Oosterveld and his two colleagues, interviewed at length about the changes to the area more than 40 years later, emphasized vast natural changes such as far more vegetation as well as human ones such as people obsessed with mobile devices. But his long-ago experiences also helped change the archipelago in other ways.

The 1968-69 expedition’s primary goal was to determine the distribution and health of polar bears in the area. Their research ended up playing a key role in the creation of the Agreement on the Conservation of Polar Bears in 1973. The agreement, among other things, ended hunting of the species and is credited for an increase in their population in Svalbard despite the adverse effects of climate change.
But Oosterveld, according to Dutch media reports, was most famous for a 1987 encounter with a polar bear at Kapp Lee.
“A gun on an expedition? Piet Oosterveld would not hear of it,” an obituary in De Volkskrant notes. “The man who would magnify Dutch polar research had, according to a friend, ‘a very relaxed attitude toward polar bears.’ Rather, Oosterveld took an umbrella, which he opened to scare the bears.”

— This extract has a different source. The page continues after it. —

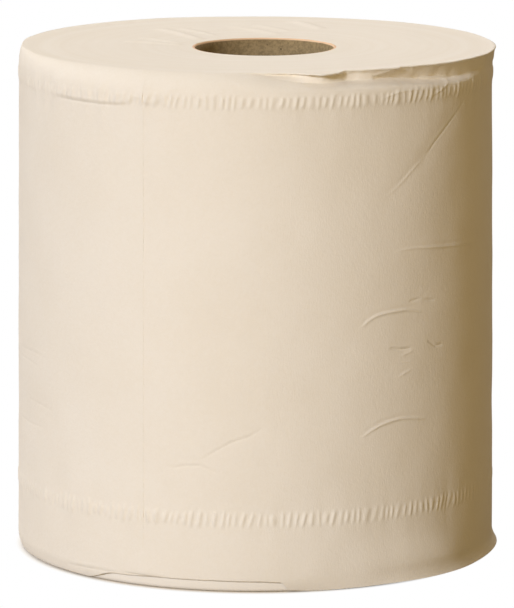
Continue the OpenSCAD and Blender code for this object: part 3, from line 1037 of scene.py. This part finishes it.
def groups_of(context):
    """The sizes, the crimps and the finish that are set in the scene."""
    scene = context.scene
    return scene.towel_roll_sizes, scene.towel_roll_crimps, scene.towel_roll_finish


def make_piece(name, mesh, tree, values, node):
    """Run a tree on a mesh, as a piece that rides with the roll and stands for a solid."""
    obj = add_object(name, mesh)
    run_tree(obj, tree, values)
    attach(obj, "root")
    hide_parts(node)
    return {"FINISHED"}


class TOWEL_ROLL_OT_outer_turn(Operator):
    """Build the loose outer turn with its tail, lifted edge, flared foot and crimped bands"""

    bl_idname = "towel_roll.outer_turn"
    bl_label = "Outer Turn"

    def execute(self, context):
        sizes, crimps, finish = groups_of(context)
        values = {
            "Crimps": crimps.count, "Rise": crimps.rise, "Length": crimps.length,
            "Fade": crimps.fade, "Lower band": crimps.low_band, "Upper band": crimps.high_band,
            "Middle X": -sizes.offset, "Seed": crimps.seed,
        }
        tree = crimp_tree(paper_material(finish), values)
        mesh = build_outer_turn(sizes)
        return make_piece("outer_turn", mesh, tree, values, "paper_roll")


class TOWEL_ROLL_OT_wound_turns(Operator):
    """Build the wound turns with both ends, the rim and the bore"""

    bl_idname = "towel_roll.wound_turns"
    bl_label = "Wound Turns"

    def execute(self, context):
        sizes, _, finish = groups_of(context)
        values = {
            "Pitch": 3.4 * MM, "Relief": 0.12 * MM, "Middle X": -sizes.offset,
            "Bore": CORE_HIGH[0], "Rim": END_OUTER, "Top": sizes.height, "Seed": 3,
        }
        tree = turn_edge_tree(end_material(finish), values)
        mesh = build_wound_turns(sizes)
        return make_piece("wound_turns", mesh, tree, values, "paper_roll")


class TOWEL_ROLL_OT_core(Operator):
    """Build the cardboard core with its ply seam"""

    bl_idname = "towel_roll.core"
    bl_label = "Core"

    def execute(self, context):
        _, _, finish = groups_of(context)
        values = {
            "Inside": CORE_BORE, "Wall": CORE_HIGH[0] - CORE_BORE, "Bottom": CORE_LOW[2],
            "Top": CORE_HIGH[2], "Ply": 85.0 * MM, "Seam": 0.25 * MM, "Columns": 181,
            "Rows": 121, "Seed": 5,
        }
        tree = core_tree(board_material(finish), values)
        mesh = bpy.data.meshes.new("core")
        return make_piece("core", mesh, tree, values, "core_tube")


class TOWEL_ROLL_OT_stage(Operator):
    """Build the floor, the soft studio light and the camera"""

    bl_idname = "towel_roll.stage"
    bl_label = "Stage"

    def execute(self, context):
        sizes, _, finish = groups_of(context)
        make_floor()
        make_world(finish)
        make_lights(finish)
        make_camera(sizes)
        context.scene.view_settings.view_transform = "Standard"
        return {"FINISHED"}


def make_floor():
    r = FLOOR_REACH
    mesh = bpy.data.meshes.new("floor")
    mesh.from_pydata([(-r, -r, 0.0), (r, -r, 0.0), (r, r, 0.0), (-r, r, 0.0)], [], [(0, 1, 2, 3)])
    floor = add_object("floor", mesh)
    mesh.materials.append(floor_material())


def make_world(finish):
    """A warm pale room to the roll, and plain white to the camera."""
    world = bpy.data.worlds.new("Studio")
    bpy.context.scene.world = world
    world.use_nodes = True
    world.node_tree.nodes.clear()
    board = Board(world.node_tree)
    room = board.add("ShaderNodeBackground", None, {"Color": rgba(finish.fill), "Strength": 1.0})
    white = board.add("ShaderNodeBackground", None, {"Color": WHITE, "Strength": 1.0})
    board.add("ShaderNodeOutputWorld", None, {"Surface": board.for_camera(room, white)})


def distant_light(name, azimuth, elevation, spread, strength):
    """A distant soft light: its azimuth runs from the front to the right, in degrees."""
    light = bpy.data.lights.new(name, "SUN")
    light.energy = max(strength)
    light.color = [channel / light.energy for channel in strength]
    light.angle = math.radians(spread)
    a, e = math.radians(azimuth), math.radians(elevation)
    toward = Vector((math.sin(a) * math.cos(e), -math.cos(a) * math.cos(e), math.sin(e)))
    obj = add_object(name, light)
    obj.location = toward * 2.0
    obj.rotation_euler = toward.to_track_quat("Z", "Y").to_euler()


def make_lights(finish):
    """A key from the left front, a wide light from behind and a warm one from the front."""
    for key, angles in LIGHTS.items():
        distant_light(key.capitalize(), *angles, getattr(finish, key))


def make_camera(sizes):
    """The camera, far off and a little above level, with a long lens."""
    above = math.radians(CAMERA_ABOVE)
    back = Vector((0.0, -math.cos(above), math.sin(above)))
    up = Vector((0.0, math.sin(above), math.cos(above)))
    aim = Vector((CAMERA_AIM, 0.0, sizes.height / 2)) - up * CAMERA_DROP
    camera = bpy.data.cameras.new("Camera")
    camera.lens = CAMERA_LENS
    camera.sensor_width = CAMERA_SENSOR
    camera.clip_end = 100.0
    obj = add_object("Camera", camera)
    obj.location = aim + back * CAMERA_FAR
    obj.rotation_euler = (-back).to_track_quat("-Z", "Y").to_euler()
    bpy.context.scene.camera = obj


class TOWEL_ROLL_PT_panel(Panel):
    """The roll's sizes and its pieces, in the 3D view's sidebar"""

    bl_idname = "TOWEL_ROLL_PT_panel"
    bl_label = "Towel Roll"
    bl_space_type = "VIEW_3D"
    bl_region_type = "UI"
    bl_category = "Towel Roll"

    def draw(self, context):
        layout = self.layout
        for group in groups_of(context):
            box = layout.box()
            for key in group.__annotations__:
                box.prop(group, key)
        for operator in OPERATORS:
            layout.operator(operator.bl_idname)


OPERATORS = (
    TOWEL_ROLL_OT_wound_turns,
    TOWEL_ROLL_OT_outer_turn,
    TOWEL_ROLL_OT_core,
    TOWEL_ROLL_OT_stage,
)
GROUPS = {
    "towel_roll_sizes": RollSizes,
    "towel_roll_crimps": CrimpSizes,
    "towel_roll_finish": RollFinish,
}


def register():
    for cls in (*GROUPS.values(), *OPERATORS, TOWEL_ROLL_PT_panel):
        bpy.utils.register_class(cls)
    for key, cls in GROUPS.items():
        setattr(bpy.types.Scene, key, PointerProperty(type=cls))


def unregister():
    for key in GROUPS:
        delattr(bpy.types.Scene, key)
    for cls in (TOWEL_ROLL_PT_panel, *OPERATORS, *GROUPS.values()):
        bpy.utils.unregister_class(cls)


def main():
    register()
    bpy.ops.towel_roll.wound_turns()
    bpy.ops.towel_roll.outer_turn()
    bpy.ops.towel_roll.core()
    bpy.ops.towel_roll.stage()


if __name__ == "__main__":
    main()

He found out “this strategy doesn’t always work” when he and a companion saw a bear blocking the path their rubber boat and Oosterveld, hoping to scare the animal, instead ended up in a wrestling match that left the explorer with a tooth-shaped imprint in his skull for the rest of his life.
“A traveling friend grabbed the bear by the shoulders and the pair managed to miraculously escape and reach the hut,” the obituary notes.
But while the encounter made Oosterveld a media celebrity (unlike today, when he might face criminal changes and be fined for negligence), and he was willing to show up and have his scarred skull filmed, he tried to get viewers to focus on more substantial topics.
“Rather, he talked about his research,” the obituary notes. “With great passion he studied the growth patterns of plants and what role the grazing reindeer played there.”
Oosterveld returned to Spitsbergen the following for another summer of field work “and maybe a little therapy” – but it somewhat backfired, according to the obituary.
” That year he arranged for the first time to bring a weapon for his safety, but discovered in the field that the bullets did not fit. It was not possible then for him to go through with the ecological polar research. The cabin was sold to the Norwegians and immediately demolished to prevent it from ever growing into a Dutch claim to a unique piece of wilderness.”